_PROBLEM STATEMENT_:
Extract, without alteration, each line from the start of the listing to the line bearing "return turned([(r, at".
** begin GIVEN INFORMATION **
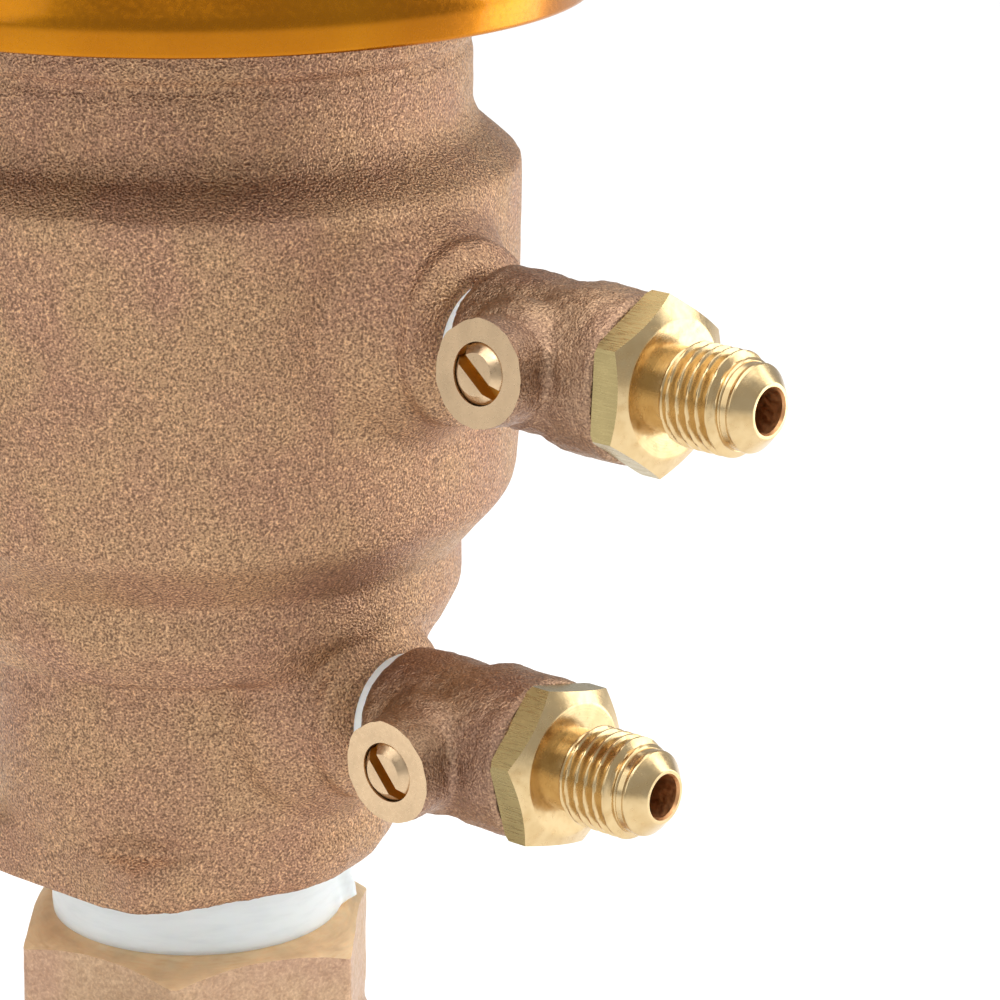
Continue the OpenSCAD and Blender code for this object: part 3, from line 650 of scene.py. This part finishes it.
def mouth_cutter(at, outward):
    """What a lathe takes off a hexagonal end: all beyond the face, and a 30 degree cone at the corners."""
    flip = [(0, 0), (17.85, 0), (24.2, -3.67), (24.2, 4), (0, 4)]
    return turned([(r, at + outward * h) for r, h in flip], 96)


def ball_valve(end, place, hex_turn, set_body):
    """One shutoff valve with its outer end at the origin, flow along Z and stem towards -Y."""
    cast = piece_of(end + "_valve_casting", [
        turned(rounded([(0, 18, 0), (23, 18, 0.8), (25, 20, 1), (25, 58.6, 2), (19.05, 67.8, 2),
                        (19.05, 70, 0), (0, 70, 0)]), 112),
        placed(hexagon(38.1, 66.1, valve_len + 1), Matrix.Rotation(math.radians(hex_turn), 4, "Z")),
        placed(turned(rounded([(0, 0, 0), (12.5, 22, 2), (10.4, 25.5, 3), (10, 31, 0.6), (0, 31, 0)]), 64),
               TO_FRONT, shift(z=valve_mid))], valve_bronze)
    cast_skin(cast, 0.6)
    worked(cast, lambda bm: (smoothed(bm, 1), roughened(bm, [(7, 0.14), (2.2, 0.05)])))
    front = TO_FRONT
    machine(cast, [
        mouth_cutter(valve_len, 1),
        threaded_rod(16.2, 16.9, 2.209, valve_len - 17, valve_len + 1),
        turned([(0, 60), (12.7, 60), (12.7, 64.6), (0, 64.6)]),
        turned([(0, 17), (21.5, 17), (21.5, 25), (19, 25), (19, 58.6), (12.7, 58.6), (12.7, 61), (0, 61)]),
        placed(turned([(0, 16), (4.6, 16), (6.8, 18), (6.8, 21.1), (4.6, 21.1), (4.6, 25), (7.45, 25),
                       (7.45, 33), (0, 33)]), front, shift(z=valve_mid))], mouth_brass)

    inner = piece_of(end + "_valve_end_piece", [
        hexagon(38.1, -1, 13.5),
        turned(rounded([(0, 9.5, 0), (19.05, 10.5, 0.5), (23, 15, 1), (23, 17.95, 0.4), (0, 17.95, 0)]),
               112)],
        valve_bronze)
    cast_skin(inner, 0.6)
    worked(inner, lambda bm: (smoothed(bm, 1), roughened(bm, [(7, 0.12), (2.2, 0.05)])))
    machine(inner, [turned([(0, 17), (21.45, 17), (21.45, 24.95), (0, 24.95)])], mouth_brass, "UNION")
    machine(inner, [mouth_cutter(0, -1), threaded_rod(15.2, 16.3, 2.209, -1, 17.5),
                    turned([(0, 17), (12.7, 17), (12.7, 26), (0, 26)])], mouth_brass)

    packing = piece_of(end + "_packing_nut", [hexagon(17.5, 31, 35.4)], nut_brass)
    machine(packing, [turned(rounded([(0, 30, 0), (9.4, 30, 0), (10.2, 31.4, 0.3), (10.2, 34.4, 0.3),
                                      (8.9, 35.4, 0.3), (0, 35.4, 0)]), 64)], nut_brass, "INTERSECT")
    machine(packing, [turned([(0, 29), (7.4, 29), (7.4, 32), (0, 32)], 64)], nut_brass, "UNION")
    machine(packing, [turned([(0, 28), (4.6, 28), (4.6, 37), (0, 37)], 64)], nut_brass)

    handle = piece_of(end + "_tee_handle", [turned([(0, 36), (9, 36), (9, 41), (0, 41)], 64)], zinc)
    machine(handle, [box_of((-4.5, -24.5, 36), (4.5, 24.5, 41))] + [
        placed(turned([(0, 36), (4.5, 36), (4.5, 41), (0, 41)], 48), shift(0, s * 24.5)) for s in (-1, 1)],
        zinc, "UNION")
    machine(handle, [box_of((-3.4, -2.95, 34), (3.4, 2.95, 43))], zinc)
    edge = handle.modifiers.new("edge", "BEVEL")
    edge.limit_method = "ANGLE"
    edge.width, edge.segments = 0.8 * MM, 3
    apply_modifiers(handle)

    nut = piece_of(end + "_handle_lock_nut", [hexagon(12.7, 41, 45.5)], steel)
    machine(nut, [turned(rounded([(0, 41, 0), (6.6, 41, 0), (7.4, 41.6, 0.2), (7.4, 44.4, 0.2),
                                  (6.1, 45.5, 0.2), (0, 45.5, 0)]), 64)], steel, "INTERSECT")
    machine(nut, [threaded_rod(4.15, 4.5, 1.25, 40, 47, 48)], steel)

    for obj in (packing, handle, nut):
        worked(obj, lambda bm: placed(bm, front, shift(z=valve_mid)))
    stands_for = {cast: "body", inner: "end", packing: "packing_nut", handle: "handle", nut: "handle_nut"}
    for obj, node in stands_for.items():
        worked(obj, lambda bm: placed(bm, place))
        shade(obj, 40)
        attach(obj, set_body if obj in (handle, nut) else BASE)
        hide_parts(end + "_valve_" + node)
    finish_nodes(chrome, end + "_valve_ball")
    finish_nodes(steel, end + "_valve_stem")


ball_valve("inlet", Matrix.Identity(4), 8, "inlet_valve_handle_set")
ball_valve("outlet", outlet_valve_place, 0, "outlet_valve_handle_set")


# ---- Test cocks ----
# Small bronze castings screwed into the two bosses with tape. A brass stem with
# a slot turns the ball inside, and a brass flare adapter closes the outer end.

barrel_r, collar_r, stem_x, stem_face = 8.3, 9.1, 10.8, 13.1
adapter_x, adapter_hex_t, thread_x, tip_x = 22.3, 4.1, 28.5, 38.6


def cock_casting(end, place, finish, root_lift):
    cast = piece_of(end + "_cock_casting", [
        placed(turned(rounded([(0, -9, 0), (6.7, -9, 0.3), (6.7, 1.3, 0.2), (7.4, 1.5, 0.3),
                               (barrel_r, 2.9, 1.2), (barrel_r, 11.8, 3), (collar_r, 14.6, 2),
                               (collar_r, 21.6, 0.3), (8.7, 22.3, 0.2), (0, 22.3, 0)]), 96), TO_X),
        placed(turned(rounded([(0, 0, 0), (7.4, 6, 1), (5.9, 8.6, 2), (5.75, 14, 0), (0, 14, 0)]), 64),
               TO_FRONT, shift(stem_x))], finish)
    cast_skin(cast, 0.3)

    def blended(bm):
        def near_root(co):
            away = math.hypot(co.x - stem_x * MM, co.z) / MM
            return away < 9.5 and -11 < co.y / MM < -3.5
        smoothed(bm, 1)
        smoothed(bm, 16, near_root)
        roughened(bm, [(3.4, 0.22), (1.1, 0.10), (0.5, 0.03)])
        for v in bm.verts:
            along = v.co.x / MM
            if along > 0 and v.co.y / MM > -9:
                v.co.z += root_lift * MM * max(1 - along / adapter_x, 0) * min(along / 2, 1)

    worked(cast, blended)
    machine(cast, [
        box_of((0, -16, -8), (22, -stem_face, 8)),
        placed(turned([(0, -11), (3, -11), (3, 4), (6.1, 4), (6.1, 30), (0, 30)], 64), TO_X),
        placed(turned([(0, 0), (3.35, 0), (3.35, 15), (0, 15)], 64), TO_FRONT, shift(stem_x))], ring_brass)
    worked(cast, lambda bm: placed(bm, place))
    return cast


def flare_adapter(end, place, hex_turn, finish, flats):
    # The hexagon's flats take the darker flats brass, a painted dark reflection.
    adapter = piece_of(end + "_flare_adapter", [
        placed(hexagon(17, adapter_x, adapter_x + adapter_hex_t),
               Matrix.Rotation(math.radians(hex_turn), 4, "Z"))], flats)
    machine(adapter, [turned(rounded([(0, 22.3, 0), (9.5, 22.3, 0), (9.9, 22.7, 0), (9.9, 24.9, 0.2),
                                      (7.4, 26.2, 1), (0, 26.4, 0)]), 96)], finish, "INTERSECT")
    machine(adapter, [
        turned(rounded([(0, 17.6, 0), (6.07, 17.6, 0.2), (6.07, 23, 0), (4.35, 23, 0), (4.35, 25.9, 0.1),
                        (4.6, 26.1, 0.1), (4.6, 29, 0), (0, 29, 0)]), 80),
        threaded_rod(4.72, 5.56, 1.27, thread_x - 0.6, thread_x + 7.2, 80, 0.9),
        turned(rounded([(0, 35, 0), (4.72, 35, 0), (4.6, 36.4, 0.3), (4.75, 36.9, 0.4), (2.95, tip_x, 0.25),
                        (0, tip_x, 0)]), 80)], finish, "UNION")
    machine(adapter, [turned(rounded([(0, 16, 0), (2.4, 16, 0), (2.4, tip_x - 0.35, 0.1),
                                      (2.75, tip_x + 0.4, 0), (0, tip_x + 0.4, 0)]), 64)], bore_dark)
    worked(adapter, lambda bm: placed(bm, TO_X, place))
    return adapter


def slotted_stem(end, place, slot_turn, finish):
    stem = piece_of(end + "_slotted_stem", [
        turned(rounded([(0, 5.8, 0), (3.25, 5.8, 0.1), (3.25, 7.8, 0), (2.4, 7.8, 0), (2.4, 9.0, 0),
                        (3.25, 9.0, 0), (3.25, 12.75, 0.05), (2.25, 13.75, 0.05), (0, 13.75, 0)]), 80)],
                        finish)
    machine(stem, [box_of((-2.8, -0.7, 4.4), (2.8, 0.7, 6.4))], finish, "UNION")
    # The slot's walls take a darker, deeper orange brass than the stem: painted shade inside the slot.
    machine(stem, [box_of((-4, -0.7, 11.95), (4, 0.7, 15))], slot_shade_brass)
    worked(stem, lambda bm: placed(bm, TO_FRONT, Matrix.Rotation(math.radians(-slot_turn), 4, "Y"),
                                   shift(stem_x), place))
    return stem


def cock_tape(end, place):
    rows = [0.1 + 1.5 * k / 12 for k in range(13)]
    bm = turned([(6.97, h) for h in rows] + [(6.72, h) for h in reversed(rows)], 96, closed=True)
    for v in bm.verts:
        out = Vector((v.co.x, v.co.y, 0)).normalized()
        v.co += out * MM * 0.03 * noise.noise(v.co * 900)
    return piece_of(end + "_cock_tape_wrap", [placed(bm, TO_X, place)], tape)


cock_bronze = cast_bronze("cock_bronze", (0.36, 0.215, 0.145), (0.42, 0.27, 0.165), 0.26)
# The slot's brass is darker and more orange than the stem's own brass: painted shade for the slot's walls.
slot_shade_brass = cut_brass("slot_shade_brass", (0.62, 0.34, 0.07), (1, 1, 1), 0.42)
bore_dark = cut_brass("flare_bore_brass", (0.80, 0.46, 0.22), (1, 1, 1), 0.4)

for end, boss_x, h, tilt, slot_turn, hex_turn in (
        ("upper", upper_boss_x, upper_h, -6, -37, 3), ("lower", lower_boss_x, lower_h, 2.6, -51, 15)):
    place = shift(boss_x, 0, casting_z + h) @ Matrix.Rotation(math.radians(tilt), 4, "X")
    middle = (boss_x, 0, casting_z + h)
    ring_brass = cut_brass(end + "_ring_brass", (0.68, 0.49, 0.30), (1.2, 1, 1.2), 0.3, 0.005)
    lathe_brass = turned_brass(end + "_flare_brass", (0.66, 0.49, 0.26), 0.22, "X", middle)
    # The hexagon's flats get a darker, olive brass than the turned cone beside them: painted dark
    # reflection on top of real milling marks.
    milled_dark_reflection = cut_brass(end + "_hex_brass", (0.47, 0.37, 0.17), (0.25, 3, 3), 0.27, 0.012)
    cast = cock_casting(end, place, cock_bronze, upper_root_lift if end == "upper" else 0)
    adapter = flare_adapter(end, place, hex_turn, lathe_brass, milled_dark_reflection)
    stem = slotted_stem(end, place, slot_turn, ring_brass)
    wrap = cock_tape(end, place)
    for obj, node, slot in ((cast, "body", "cast_bronze"), (adapter, "adapter", "machined_brass"),
                            (stem, "stem", "machined_brass"), (wrap, "tape", "thread_tape")):
        shade(obj, 32)
        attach(obj, end + "_cock_stem_set" if obj is stem else BASE)
        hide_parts(end + "_cock_" + node)
    finish_nodes(chrome, end + "_cock_ball")


# ---- Stage ----
# A pale floor and soft studio light from above and from both sides, with a small
# light in front, seen through a long lens.

floor_mesh = bpy.data.meshes.new("floor")
floor_bm = bmesh.new()
bmesh.ops.create_grid(floor_bm, x_segments=1, y_segments=1, size=6)
floor_bm.to_mesh(floor_mesh)
floor = bpy.data.objects.new("floor", floor_mesh)
bpy.context.collection.objects.link(floor)
pale = bpy.data.materials.new("pale_floor")
pale.use_nodes = True
pale.node_tree.nodes["Principled BSDF"].inputs["Base Color"].default_value = (0.95, 0.95, 0.95, 1)
pale.node_tree.nodes["Principled BSDF"].inputs["Roughness"].default_value = 0.9
floor_mesh.materials.append(pale)

world = bpy.data.worlds.new("studio")
bpy.context.scene.world = world
world.use_nodes = True
world.node_tree.nodes["Background"].inputs["Color"].default_value = (1, 1, 1, 1)
world.node_tree.nodes["Background"].inputs["Strength"].default_value = 0.5
bpy.context.scene.view_settings.view_transform = "Standard"


def softbox(name, place, aim, width, height, power):
    data = bpy.data.lights.new(name, "AREA")
    data.shape = "RECTANGLE"
    data.size, data.size_y = width, height
    data.energy = power
    light = bpy.data.objects.new(name, data)
    bpy.context.collection.objects.link(light)
    light.location = place
    light.rotation_euler = (Vector(aim) - Vector(place)).to_track_quat("-Z", "Y").to_euler()
    return light


view_azimuth, view_tilt, view_roll = math.radians(40.88), math.radians(16.94), math.radians(0.47)
view_distance, view_side, view_height = 0.49945, 0.035206, 0.130
lens_mm = 157.32
back = Vector((math.sin(view_azimuth) * math.cos(view_tilt), -math.cos(view_azimuth) * math.cos(view_tilt),
               math.sin(view_tilt)))
right = Vector((math.cos(view_azimuth), math.sin(view_azimuth), 0))
up = back.cross(right)
body_middle = Vector((0, 0, 0.150))
softbox("top_box", (0, 0, 2.2), (0, 0, 0), 3, 3, 54)
softbox("right_box", body_middle + right * 0.5 - back * 0.12 + Vector((0, 0, 0.1)), body_middle, 0.25, 0.7,
        1.6)
front = Vector((math.sin(view_azimuth), -math.cos(view_azimuth), 0))
softbox("front_box", body_middle + front * 0.32 + Vector((0, 0, 0.55)), body_middle, 0.09, 0.16, 0.35)
softbox("left_box", body_middle - right * 0.55 + back * 0.35 + Vector((0, 0, 0.25)), body_middle, 0.5, 0.6,
        0.9)

camera_data = bpy.data.cameras.new("camera")
camera_data.sensor_width = 36
camera_data.lens = lens_mm
camera_data.clip_start, camera_data.clip_end = 0.01, 50
camera = bpy.data.objects.new("camera", camera_data)
bpy.context.collection.objects.link(camera)
tilted_right = right * math.cos(view_roll) + up * math.sin(view_roll)
tilted_up = up * math.cos(view_roll) - right * math.sin(view_roll)
camera.matrix_world = Matrix((
    (tilted_right.x, tilted_up.x, back.x, 0), (tilted_right.y, tilted_up.y, back.y, 0),
    (tilted_right.z, tilted_up.z, back.z, 0), (0, 0, 0, 1)))
camera.location = back * view_distance + right * view_side + Vector((0, 0, view_height))
bpy.context.scene.camera = camera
** end GIVEN INFORMATION **
_SOLVED PROBLEM_:
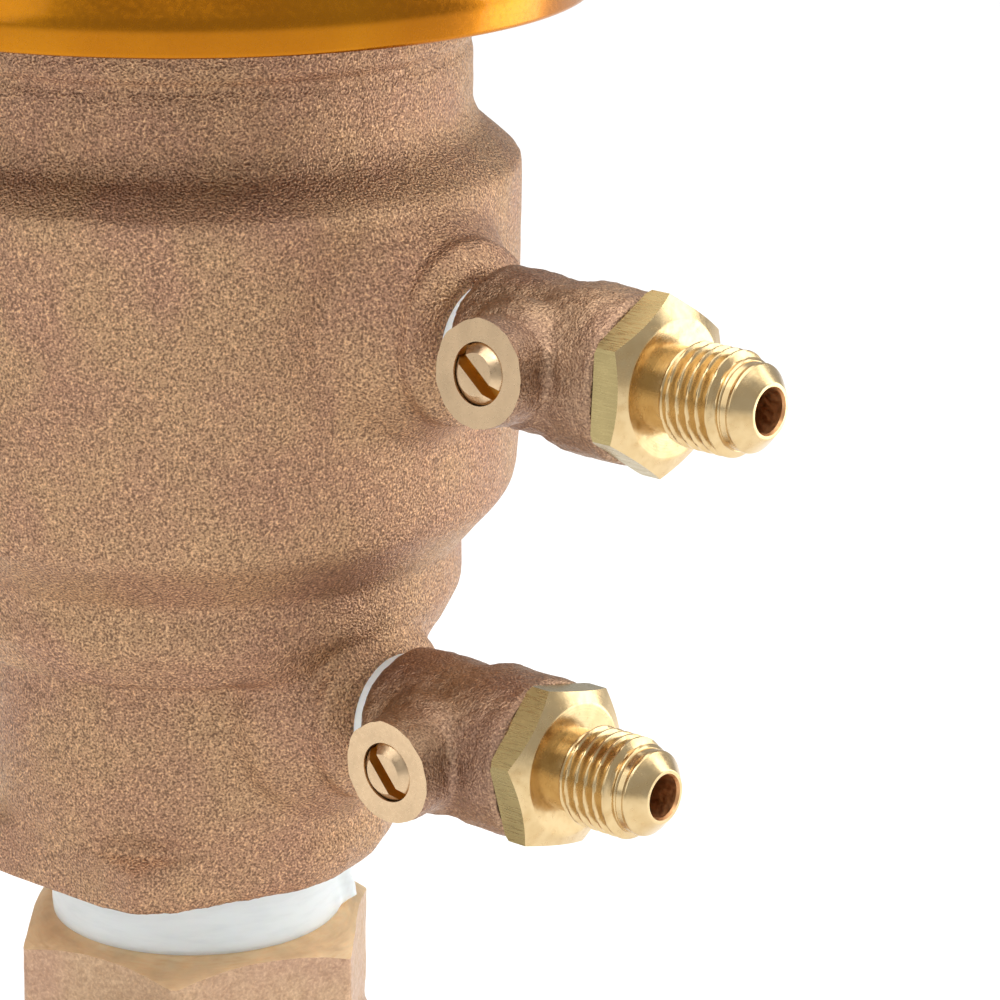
Continue the OpenSCAD and Blender code for this object: part 3, from line 650 of scene.py. This part finishes it.
def mouth_cutter(at, outward):
    """What a lathe takes off a hexagonal end: all beyond the face, and a 30 degree cone at the corners."""
    flip = [(0, 0), (17.85, 0), (24.2, -3.67), (24.2, 4), (0, 4)]
    return turned([(r, at + outward * h) for r, h in flip], 96)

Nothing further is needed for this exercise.